Even though no career path is absolutely immune to economic fluctuations, there are those that can weather the ups and downs much better than others. Rather than find yourself on the unemployment line the next time government officials take to the airwaves with poor economic news, it could pay to get into a career that’s a bit more secure for the long haul.
Certain factors indicate that a career can ride out a recession. These include jobs that are in high demand, ones that require special skills, positions that continue to provide goods and services despite what is going on in the economy, and jobs offered by stable companies.
Recent statistics indicate that occupations such as retail, transportation, manufacturing, and professional-type jobs are taking a hit in this economy. But others seem to take the punches and bounce back. The following jobs are ones you might want to consider in 2014. • Sales and marketing: An individual who makes or saves money for a company should be relatively secure in his or her position.

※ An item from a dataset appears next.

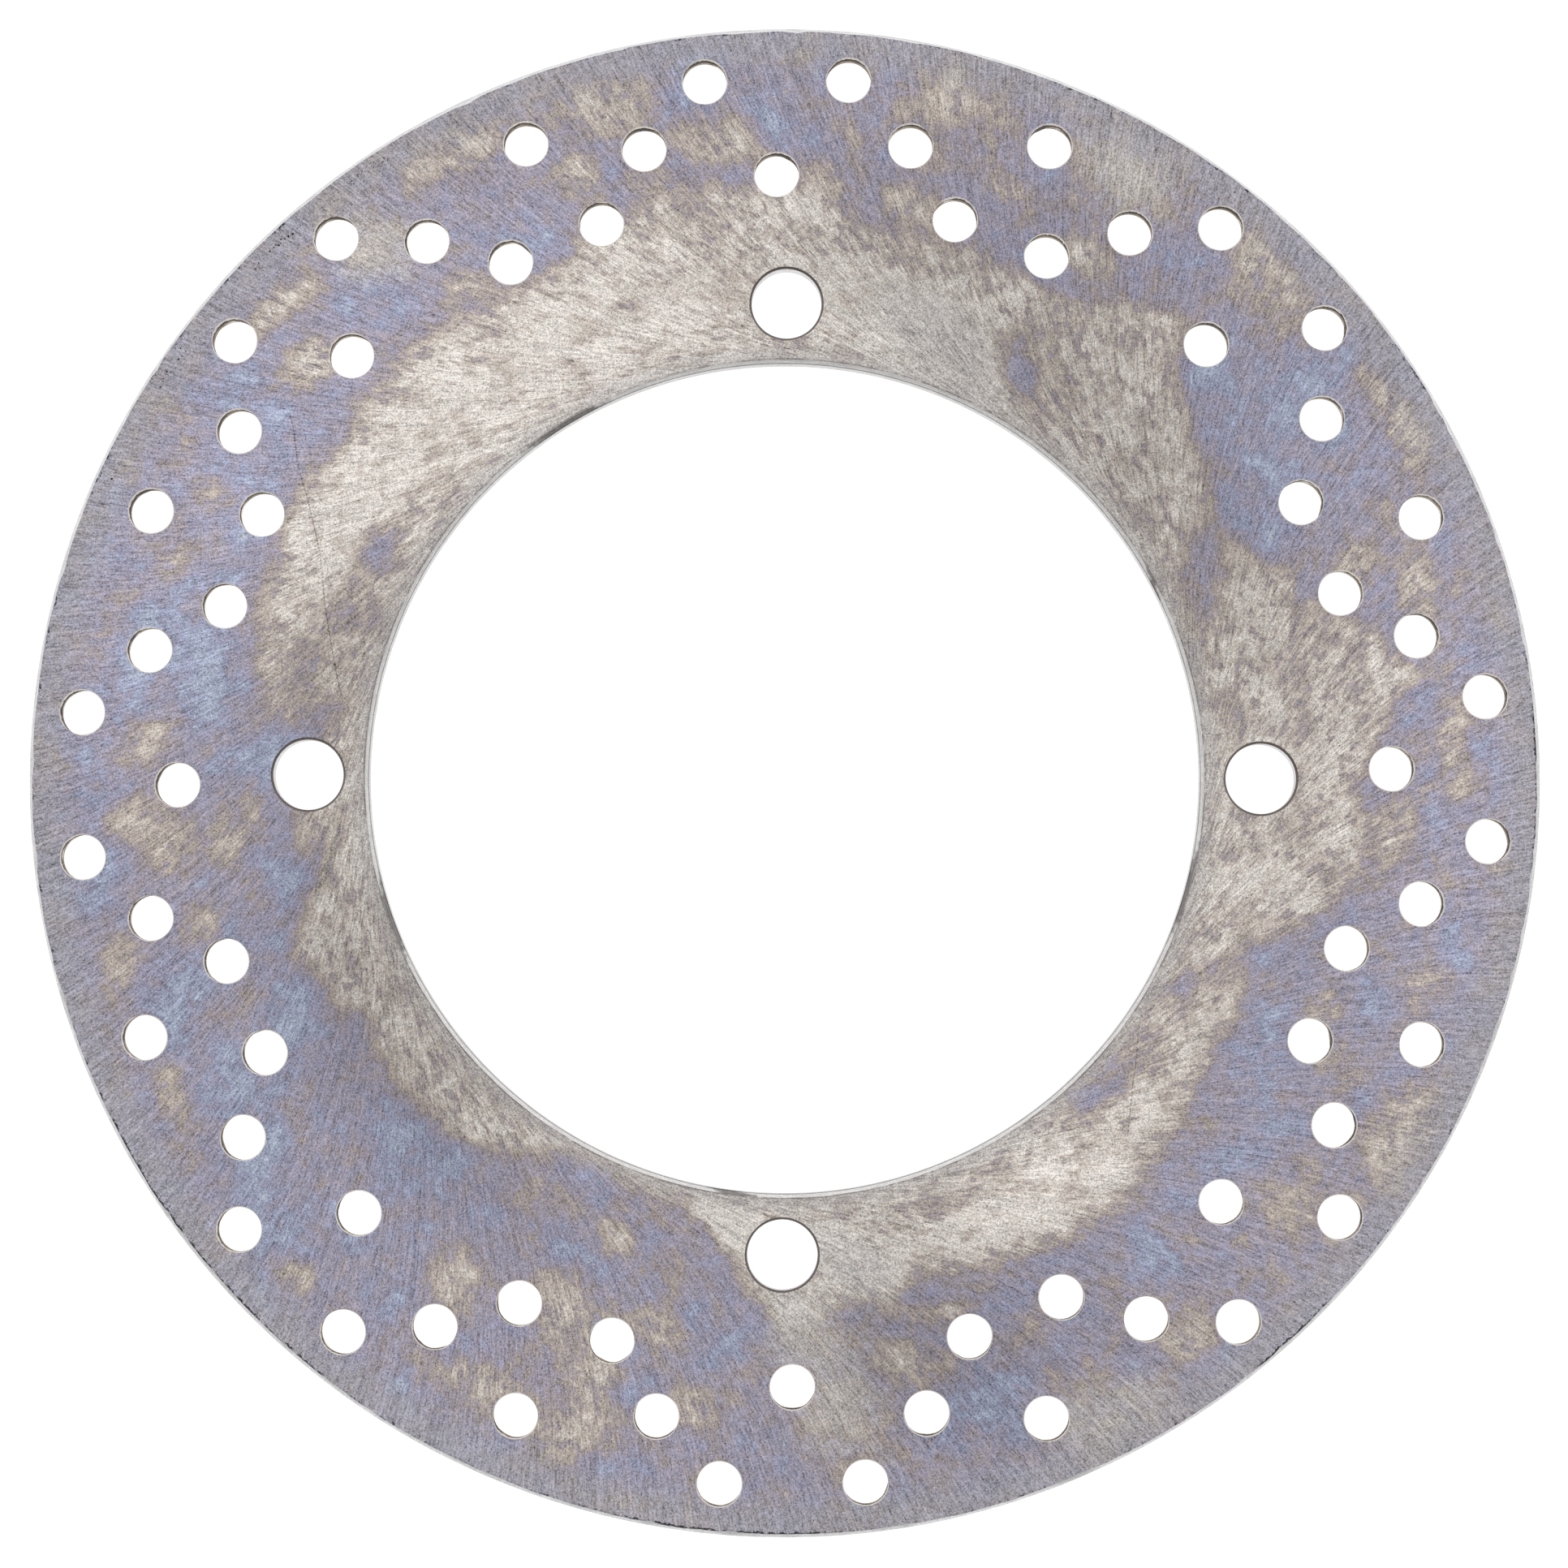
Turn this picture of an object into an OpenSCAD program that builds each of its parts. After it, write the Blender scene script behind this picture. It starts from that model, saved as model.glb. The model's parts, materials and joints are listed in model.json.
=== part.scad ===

• Education: Where there are students, there will be a need for teachers and administration officials to populate the nation’s schools. • Healthcare and pharmaceuticals: It’s impossible to turn back the hands of time and the Fountain of Youth has yet to be found. As people grow older the demand for quality healthcare and the medications that keep them healthy will be needed. Think about a job as a physician’s assistant. Managed care companies look favorably on physician’s assistants (PAs) because they earn less than doctors, but still offer the same general care.
• Federal jobs: Few federal employees are let go, even during a recession. Government jobs generally lose employees only when employees leave and are not replaced. Federal jobs often feature steady periodic pay increases and good benefits, which make them attractive options for individuals looking for stability.
• Computers: It pays to know the inner workings of computers and be able to program software or manage databases. Complex systems that require distinct skills will not fall out of favor. • Environmental industries: The green movement isn’t going anywhere anytime soon, say experts. Now may be the time to jump on board in the environmental job of your choice. • Accounting: Thanks to ever-changing tax laws and codes, certified public accountants remain pretty steady during recessions.
• Financial planning: Aging Baby Boomers need advice on how to propagate their nest eggs, securing the jobs of financial planners. Additionally, folks in general are looking for ways to stretch the dollars they do have a bit further.